Figure 6: Odds ratios of lumbar degenerative and spinal structural conditions for subjects with large positive (>5 years) versus large negative SAG.
Furthermore, the effect of physically demanding work on SAG reverses with age, suggesting that in older individuals, continued physical activity may be indicative of better spine health.
Figure 7: Mean SAG by chronological age, stratified by engagement in physically demanding work—a reversal in effect at older ages.
Implications and Future Directions
This framework, using deep learning on large-scale MRI datasets, establishes a precise, automated measure of spine aging with strong associations to both structural pathology and lifestyle metrics. The demonstrated accuracy and generalizability suggest near-immediate applicability in large-scale studies, prospective screening, and possibly in clinical decision support for spine-related disorders.
Potential future research directions include:
- Augmentation with rare/severe condition MRI datasets to enhance predictive robustness;
- Evaluation of alternative model architectures (e.g., vision transformers) for further performance scaling;
- Replacement of existing cluster-analysis normal/abnormal definitions with encoder-decoder dimensionality reduction;
- Extension to estimation of biological age in other organs (e.g., prostate, kidney, liver) for comprehensive “organ age” biomarkers.
Conclusion
This study introduces a rigorously validated DCNN framework for spine age estimation from T2-weighted MRI, leveraging advanced image segmentation and population clustering.
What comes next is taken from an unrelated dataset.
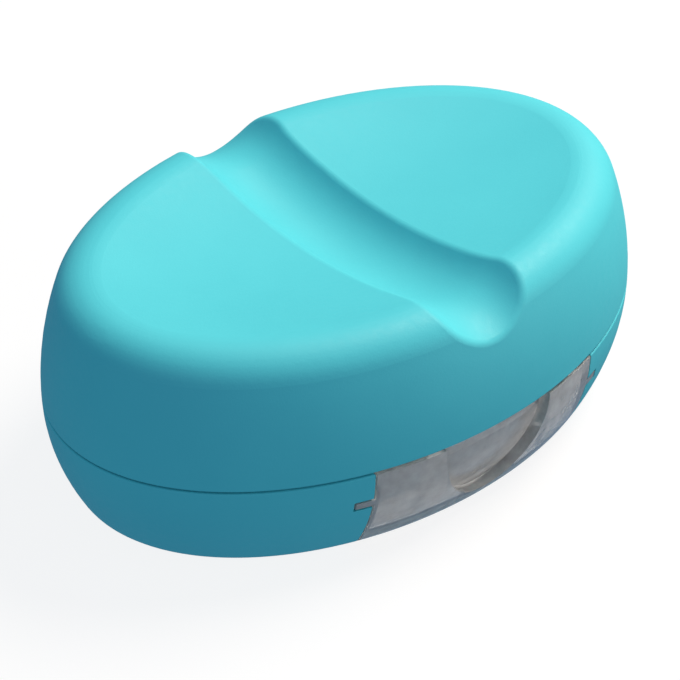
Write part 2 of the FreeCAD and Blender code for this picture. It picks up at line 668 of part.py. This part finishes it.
FEET = {
    "foot_front_left": (-BOSS_X, -BOSS_Y),
    "foot_front_right": (BOSS_X, -BOSS_Y),
    "foot_rear_left": (-BOSS_X, BOSS_Y),
    "foot_rear_right": (BOSS_X, BOSS_Y),
}


def write_parts():
    os.makedirs("parts", exist_ok=True)
    shapes = {name: make() for name, make in NODES.items()}
    shapes.update({name: foot(x, y) for name, (x, y) in FEET.items()})
    for name, shape in shapes.items():
        shape.exportStep(os.path.join("parts", name + ".step"))
        print(f"{name:18s} valid {shape.isValid()}  solids {len(shape.Solids)}  "
              f"volume {shape.Volume:9.1f} mm3")


write_parts()
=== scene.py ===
import json
import math

import bpy
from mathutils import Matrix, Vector


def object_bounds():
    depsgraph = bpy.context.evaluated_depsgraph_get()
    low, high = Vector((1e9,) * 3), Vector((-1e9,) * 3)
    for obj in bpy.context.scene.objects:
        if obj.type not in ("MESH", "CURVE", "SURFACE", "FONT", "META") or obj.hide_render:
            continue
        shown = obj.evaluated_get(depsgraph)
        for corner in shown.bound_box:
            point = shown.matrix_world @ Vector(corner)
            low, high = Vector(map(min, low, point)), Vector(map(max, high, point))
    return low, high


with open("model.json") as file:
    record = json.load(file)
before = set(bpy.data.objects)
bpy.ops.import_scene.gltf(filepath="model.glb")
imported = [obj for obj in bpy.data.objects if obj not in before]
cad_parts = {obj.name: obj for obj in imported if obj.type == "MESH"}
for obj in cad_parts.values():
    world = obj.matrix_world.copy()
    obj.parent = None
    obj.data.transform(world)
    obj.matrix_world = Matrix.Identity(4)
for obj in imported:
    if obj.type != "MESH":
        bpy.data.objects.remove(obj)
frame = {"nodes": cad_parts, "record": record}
CAD_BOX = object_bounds()
NODES = frame["nodes"]
RECORD = frame["record"]
CENTRE = (Vector(CAD_BOX[0]) + Vector(CAD_BOX[1])) / 2

# Camera: where it stands round the object, and how the frame is placed
CAMERA_AZIMUTH = -40.82
CAMERA_ELEVATION = 35.55
CAMERA_DISTANCE = 0.3262
CAMERA_CLIP = 0.01
LENS = 124.5
SENSOR = 36.0
SHIFT_X = -0.0060
SHIFT_Y = -0.0473

# Studio: warm lamps against a cool surround, over a pale floor that glows
LAMP_DISTANCE = 0.7
LAMP_SIZE = 0.40
WARM = (1.0, 0.87, 0.74)
WHITE = (1.0, 1.0, 1.0)
SURROUND = (0.48, 0.72, 1.0)
SURROUND_STRENGTH = 0.36
FLOOR_HALF = 3.0
FLOOR_GLOW = 0.86
FLOOR_DARK = (0.11, 0.11, 0.11)
FLOOR_LIGHT = (0.13, 0.13, 0.13)
FLOOR_GRAIN = 0.3

# Colours
TEAL = (0.092, 0.620, 0.690)
TEAL_SHADE = (0.086, 0.600, 0.672)
INNER = (0.60, 0.61, 0.62)
CLEAR_DARK = (0.82, 0.785, 0.745)
CLEAR_LIGHT = (0.92, 0.885, 0.845)
JAW_STEEL = (0.50, 0.50, 0.51)
PIN_STEEL = (0.60, 0.60, 0.61)
SCREW_STEEL = (0.42, 0.42, 0.43)
BLACK_RUBBER = (0.03, 0.03, 0.032)
WHITE_SILICONE = (0.62, 0.62, 0.61)

# How far a material's second tone lies from its first
INNER_SHADE = 0.94
STEEL_SHADE = 0.82
RUBBER_LIGHT = 1.35

# Directions in which grain or brush marks are drawn out
ALONG_X = (0.04, 1.0, 1.0)
ALONG_Y = (1.0, 0.04, 1.0)
EVEN = (1.0, 1.0, 1.0)
FLAT_CLOUDS = (1.0, 1.0, 3.0)

# Roughness, from the smoothest patches to the roughest
SATIN = (0.50, 0.62)
POLISHED = (0.07, 0.16)
BRUSHED = (0.22, 0.38)
RUBBERY = (0.6, 0.8)
SILKY = (0.4, 0.55)

# Noise values mostly lie between these
NOISE_LOW = 0.3
NOISE_HIGH = 0.7


# Materials

def scaled(colour, factor):
    return tuple(factor * c for c in colour)


class Shader:
    """A material's node tree, built one node at a time."""

    def __init__(self, name):
        self.material = bpy.data.materials.new(name)
        self.material.use_nodes = True
        self.tree = self.material.node_tree
        self.tree.nodes.clear()
        output = self.add("ShaderNodeOutputMaterial")
        self.surface = self.add("ShaderNodeBsdfPrincipled")
        self.link(self.surface.outputs["BSDF"], output.inputs["Surface"])
        self.place = self.add("ShaderNodeTexCoord").outputs["Object"]

    def add(self, kind, **settings):
        node = self.tree.nodes.new(kind)
        for key, value in settings.items():
            setattr(node, key, value)
        return node

    def link(self, source, target):
        self.tree.links.new(source, target)

    def drive(self, name, source):
        """Links source to one of the surface's sockets."""
        self.link(source, self.surface.inputs[name])

    def set(self, **values):
        """Gives the surface's sockets constant values; _ stands for a space."""
        for key, value in values.items():
            self.surface.inputs[key.replace("_", " ")].default_value = value

    def noise(self, size, detail=2.0, rough=0.5, stretch=None):
        """Noise whose grains are about size metres across."""
        node = self.add("ShaderNodeTexNoise")
        node.inputs["Scale"].default_value = 1.0 / size
        node.inputs["Detail"].default_value = detail
        node.inputs["Roughness"].default_value = rough
        source = self.place
        if stretch:
            mapping = self.add("ShaderNodeMapping")
            mapping.inputs["Scale"].default_value = stretch
            self.link(source, mapping.inputs["Vector"])
            source = mapping.outputs["Vector"]
        self.link(source, node.inputs["Vector"])
        return node.outputs["Fac"]

    def span(self, source, low=0.0, high=1.0):
        """Spreads a noise's usual range over low to high."""
        node = self.add("ShaderNodeMapRange")
        ends = {"From Min": NOISE_LOW, "From Max": NOISE_HIGH, "To Min": low, "To Max": high}
        for key, value in ends.items():
            node.inputs[key].default_value = value
        self.link(source, node.inputs["Value"])
        return node.outputs["Result"]

    def mix(self, factor, first, second):
        node = self.add("ShaderNodeMix", data_type="RGBA")
        self.link(factor, node.inputs["Factor"])
        node.inputs["A"].default_value = (*first, 1.0)
        node.inputs["B"].default_value = (*second, 1.0)
        return node.outputs["Result"]

    def bump(self, height, depth, strength=1.0, below=None):
        """Bump of a depth in metres, on top of the bump below."""
        node = self.add("ShaderNodeBump")
        node.inputs["Strength"].default_value = strength
        node.inputs["Distance"].default_value = depth
        self.link(height, node.inputs["Height"])
        if below is not None:
            self.link(below, node.inputs["Normal"])
        return node.outputs["Normal"]


def moulded_plastic(name, colour, shade):
    """Satin injection-moulded plastic: a fine etched grain and a faint unevenness in tone."""
    s = Shader(name)
    s.drive("Base Color", s.mix(s.span(s.noise(0.012, 3.0)), colour, shade))
    s.drive("Roughness", s.span(s.noise(0.0009, 3.0), *SATIN))
    grain = s.bump(s.noise(0.00028, 2.0, 0.6), 0.000012)
    s.drive("Normal", s.bump(s.noise(0.007, 1.0), 0.00002, 0.5, grain))
    s.set(IOR=1.5, Specular_IOR_Level=0.28)
    return s.material


def clear_plastic(name):
    """Smoky clear styrene: cloudy inside, with faint flow marks and fine rub marks."""
    s = Shader(name)
    cloud = s.span(s.noise(0.006, 2.0, 0.5, FLAT_CLOUDS))
    s.drive("Base Color", s.mix(cloud, CLEAR_DARK, CLEAR_LIGHT))
    s.drive("Roughness", s.span(s.noise(0.0009, 4.0, 0.6), *POLISHED))
    s.drive("Transmission Weight", s.span(s.noise(0.0022, 3.0, 0.6), 0.52, 0.68))
    s.drive("Normal", s.bump(s.noise(0.0020, 3.0, 0.5), 0.00003, 0.4))
    s.set(IOR=1.49)
    return s.material


def brushed_steel(name, colour, stretch):
    """Stamped or drawn steel with fine marks along one direction."""
    s = Shader(name)
    marks = s.noise(0.00012, 2.0, 0.6, stretch)
    s.drive("Base Color", s.mix(s.span(marks), scaled(colour, STEEL_SHADE), colour))
    s.drive("Roughness", s.span(marks, *BRUSHED))
    s.drive("Normal", s.bump(marks, 0.000006))
    s.set(Metallic=1.0)
    return s.material


def rubber(name, colour, gloss):
    """Soft rubber or silicone with a matt, slightly uneven skin."""
    s = Shader(name)
    s.drive("Base Color", s.mix(s.span(s.noise(0.002, 3.0)), colour, scaled(colour, RUBBER_LIGHT)))
    s.drive("Roughness", s.span(s.noise(0.0006, 2.0), *gloss))
    s.drive("Normal", s.bump(s.noise(0.0003, 2.0), 0.00002))
    return s.material


MATERIALS = {
    "teal_plastic": moulded_plastic("teal_moulding", TEAL, TEAL_SHADE),
    "clear_plastic": clear_plastic("clear_moulding"),
    "inner_plastic": moulded_plastic("grey_moulding", INNER, scaled(INNER, INNER_SHADE)),
    "jaw_steel": brushed_steel("stamped_steel", JAW_STEEL, ALONG_Y),
    "pin_steel": brushed_steel("drawn_wire", PIN_STEEL, ALONG_X),
    "screw_steel": brushed_steel("plated_screw", SCREW_STEEL, EVEN),
    "foot_rubber": rubber("foot_elastomer", BLACK_RUBBER, RUBBERY),
    "seal_silicone": rubber("white_silicone", WHITE_SILICONE, SILKY),
}

for part in RECORD["subparts"]:
    NODES[part["node"]].material_slots[0].material = MATERIALS[part["material_slot"]]


# Floor, light and camera

def place(name, data):
    """A new object for data, in the scene."""
    made = bpy.data.objects.new(name, data)
    bpy.context.scene.collection.objects.link(made)
    return made


def floor():
    h = FLOOR_HALF
    mesh = bpy.data.meshes.new("floor")
    mesh.from_pydata([(-h, -h, 0), (h, -h, 0), (h, h, 0), (-h, h, 0)], [], [(0, 1, 2, 3)])
    s = Shader("pale_floor")
    s.drive("Base Color", s.mix(s.span(s.noise(FLOOR_GRAIN)), FLOOR_DARK, FLOOR_LIGHT))
    s.set(Roughness=0.9, Emission_Color=(*WHITE, 1.0), Emission_Strength=FLOOR_GLOW)
    mesh.materials.append(s.material)
    plane = place("floor", mesh)
    plane.visible_diffuse = False
    plane.visible_glossy = False


def area_light(name, direction, power, colour):
    data = bpy.data.lights.new(name, "AREA")
    data.shape = "DISK"
    data.size = LAMP_SIZE
    data.energy = power
    data.color = colour
    lamp = place(name, data)
    way = Vector(direction).normalized()
    lamp.location = CENTRE + way * LAMP_DISTANCE
    lamp.rotation_euler = way.to_track_quat("Z", "Y").to_euler()


def surround():
    studio = bpy.data.worlds.new("studio")
    studio.use_nodes = True
    background = studio.node_tree.nodes["Background"]
    background.inputs["Color"].default_value = (*SURROUND, 1.0)
    background.inputs["Strength"].default_value = SURROUND_STRENGTH
    bpy.context.scene.world = studio


def camera():
    az, el = math.radians(CAMERA_AZIMUTH), math.radians(CAMERA_ELEVATION)
    back = Vector((math.sin(az) * math.cos(el), -math.cos(az) * math.cos(el), math.sin(el)))
    data = bpy.data.cameras.new("camera")
    data.lens = LENS
    data.sensor_width = SENSOR
    data.shift_x = SHIFT_X
    data.shift_y = SHIFT_Y
    data.clip_start = CAMERA_CLIP
    eye = place("camera", data)
    eye.location = CENTRE + back * CAMERA_DISTANCE
    eye.rotation_euler = back.to_track_quat("Z", "Y").to_euler()
    bpy.context.scene.camera = eye


floor()
area_light("key", (0.60, -0.04, 0.80), 6.2, WARM)
area_light("fill", (0.62, -0.78, 0.06), 1.3, WARM)
area_light("side", (-0.85, -0.45, 0.45), 0.32, WHITE)
surround()
camera()
bpy.context.scene.view_settings.view_transform = "Standard"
The large-scale analysis demonstrates accurate prediction of spine age and characterizes the SAG as a biomarker intricately linked with structural degenerative conditions and lifestyle exposures. The approach represents a robust technical advance for imaging-based biological age estimation and offers a foundation for future interdisciplinary biomarker development and precision medicine in spinal health.